We're starting to see the use of cryptocurrencies as incentive compensation in executive and key hire employment agreements and offer letters.

In the case of tokens awarded subject to reverse vesting, we think companies and employees both need to be careful, above and beyond the normal care taken with restricted stock grants.

Among the special considerations:

  1. How credible is the value the employee is reporting to the IRS on the 83(b) election form? Does the value track with an ICO or is there a lag such that you are having to peg a market value, which can be extremely challenging.
  2. Keep careful tabs on the date the grant is effective in the blockchain. You have a hard 30 day deadline from the time of grant to make your 83(b) election, and given the immutable nature of the blockchain the board will have to be absolutely precise about the record date.
  3. If you miss the 83(b) election deadline, you will presumably have taxable income on the fair market value at vesting less the amount paid.
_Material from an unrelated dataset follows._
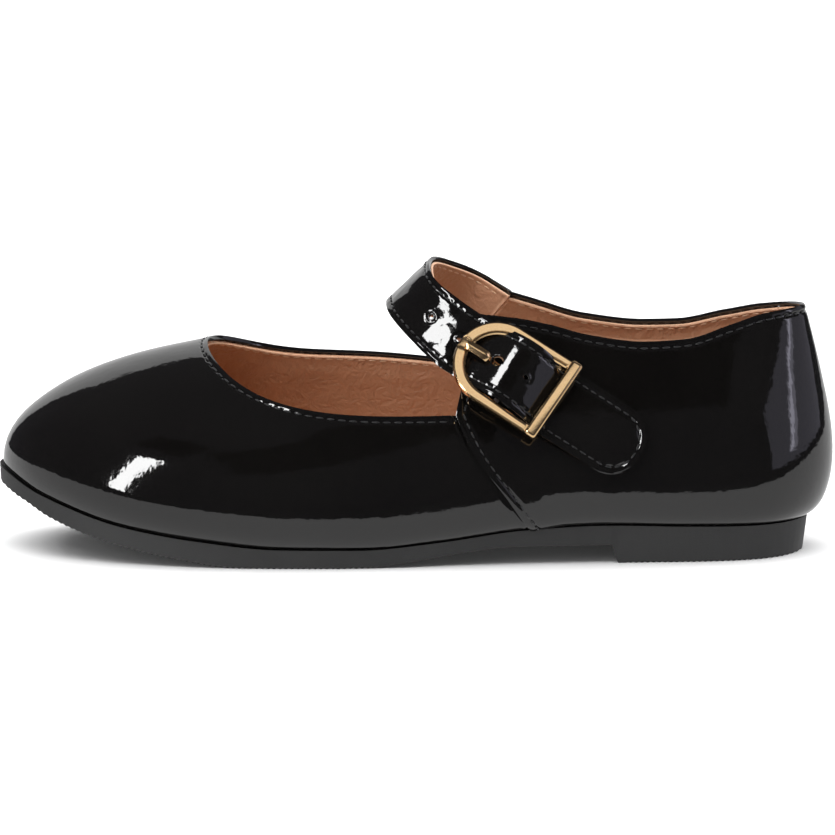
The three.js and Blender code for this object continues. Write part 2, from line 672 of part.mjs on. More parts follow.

Given the volatility in the cypto market, you could find yourself in the unlucky situation of having significant paper income in the eyes of the IRS, but not enough assets to liquidate if the value of your tokens has since tanked.

By the way, if the company is taking the position that the token is not a security or commodity or otherwise is not property subject to Section 83, be very, very skeptical. Fear may be appropriate.

This stuff is not for the faint of heart. As well as getting legal advice from a securities lawyer, you will need a good tax accountant who has thought through the potential pitfalls.